All those photos are of flares. But if you use a filter you can take a picture of the actual light source. Which is what has been done above with the photos I showed you.
Can you find a picture of a light source which maintains its apparent size when moving into the distance that isn't due to flare?
That's what you'd need to put forward to support this.
The effects in Georgii Shipin's gallery (https://www.shutterstock.com/g/georgiishipin?searchterm=light) are due to an effect of camera focusing and aperture, not flares. We did talk about it at one point. Diffusion scattering or some such. I will see if I can find those old discussions.
I do find it remarkable for light sources to maintain their size, no matter how far away they are.
You are correct in that light sources never quite maintain their angular size as they move away.
For distant objects
angular size is simply
size/distance.

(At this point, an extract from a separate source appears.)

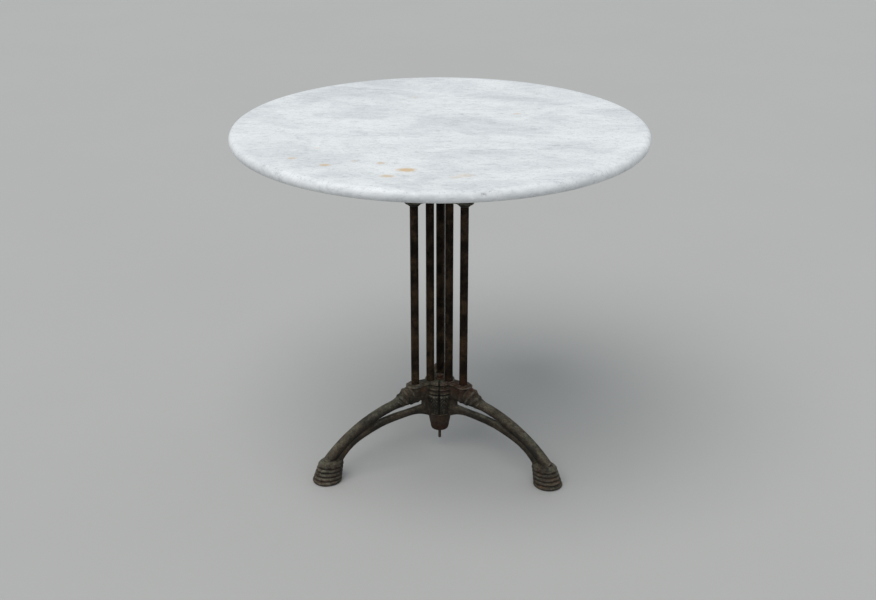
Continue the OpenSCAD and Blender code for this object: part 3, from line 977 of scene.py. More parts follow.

It is usually expressed in degrees and then is close enough to
size/(57 x distance).
For example using Globe figures, the moon's distance averages about 384,400 km and the earth's equatorial radius is 6378 km.

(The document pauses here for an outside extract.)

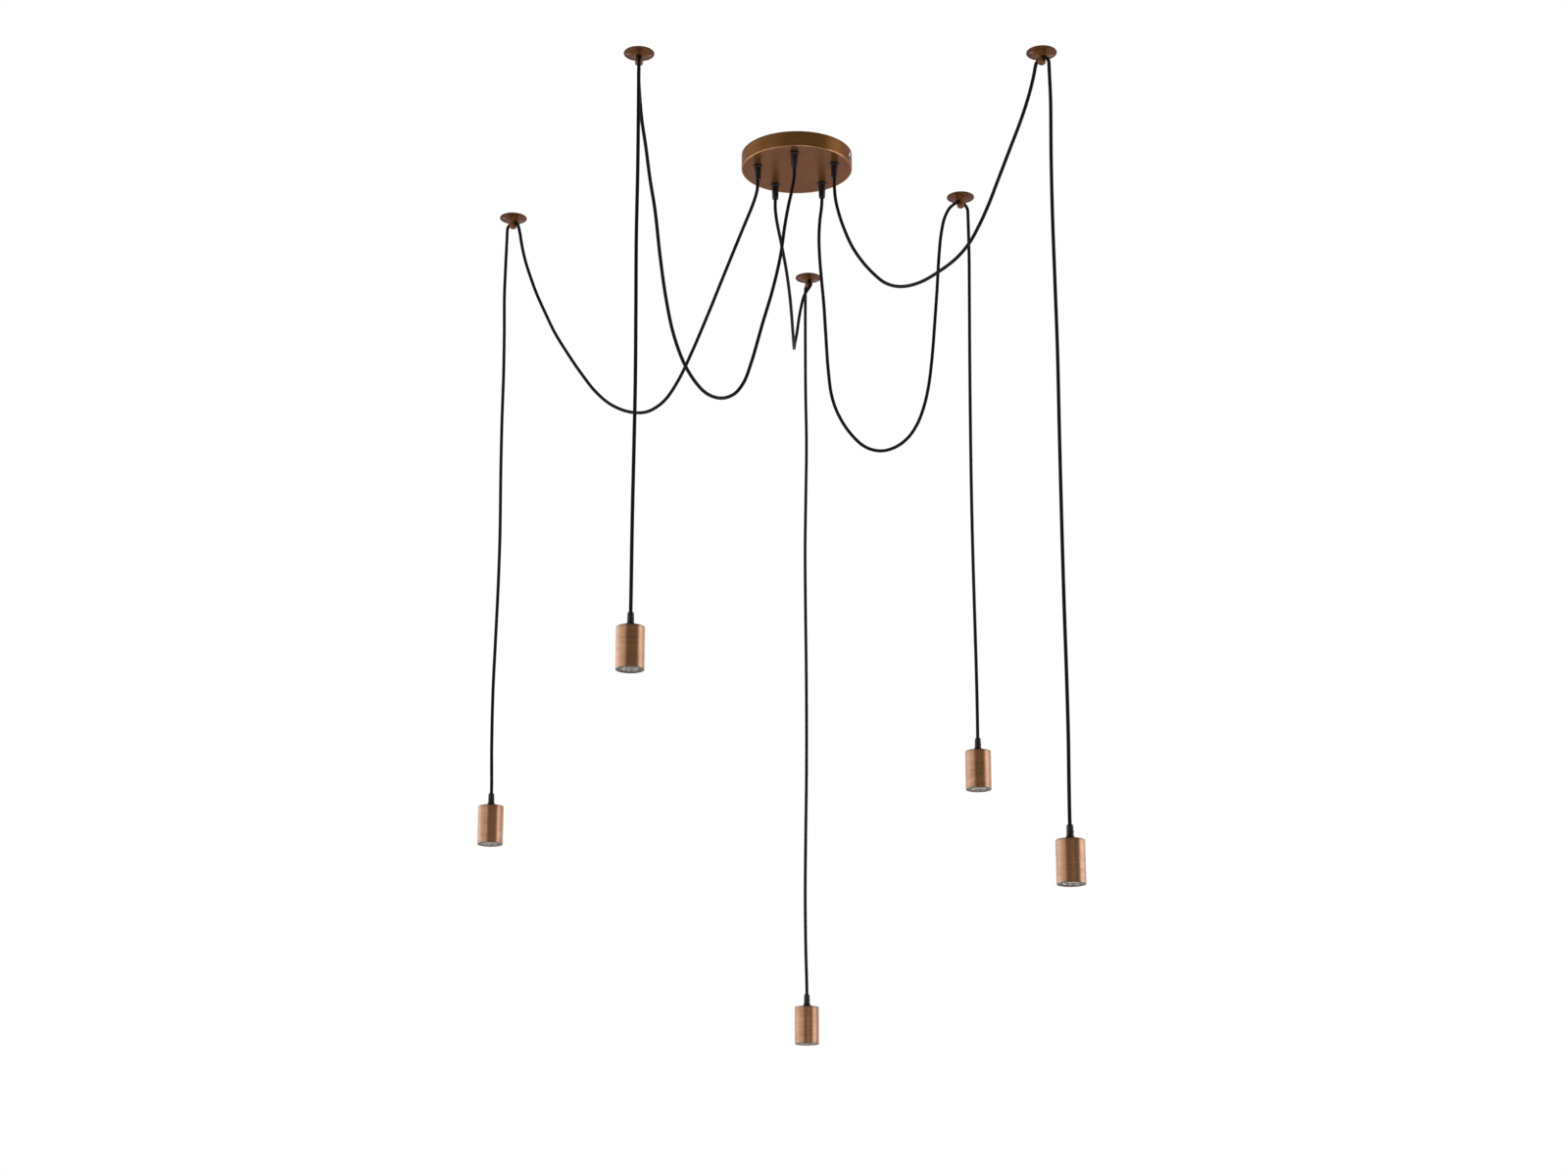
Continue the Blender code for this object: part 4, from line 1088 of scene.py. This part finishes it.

When the moon is rising or setting (over the Globe) the distance from the viewer is simply the 384,400 km but if directly overhead it is closer by the earth's equatorial radius of 6378 km.
Hence the moon should appear about 1.7% larger when directly.
This is not noticeable, especially as there is rarely any nearby visual reference. The difference is even less if the moon is not directly overhead.
And the sun, at about 149 million km, is so far away that even astronomers cannot measure the distance using simple parallax with any baseline on earth.
Here the change in size change is only about 0.004% and totally imperceptible.
The sun and moon on any current flat earth model are, of course, a completely different story. In that case the distance may change by a factor of three or more, hence the problem.
It does suggest that the mechanism in Earth Not a Globe may be possible if this same sort of mechanism could occur in the atmosphere, which at times in contemporary literature is described as acting like a lens in some ways.
Lens flare (probably really just very gross overexposure) can certainly make the sun seem larger than it is when well above the horizon, making it appear to shrink as it loses brightness as it approaches the horizon.
Observations of the moon have no such problem, though it still quite possible to overexpose a photo the moon. The full moon is a very bright object.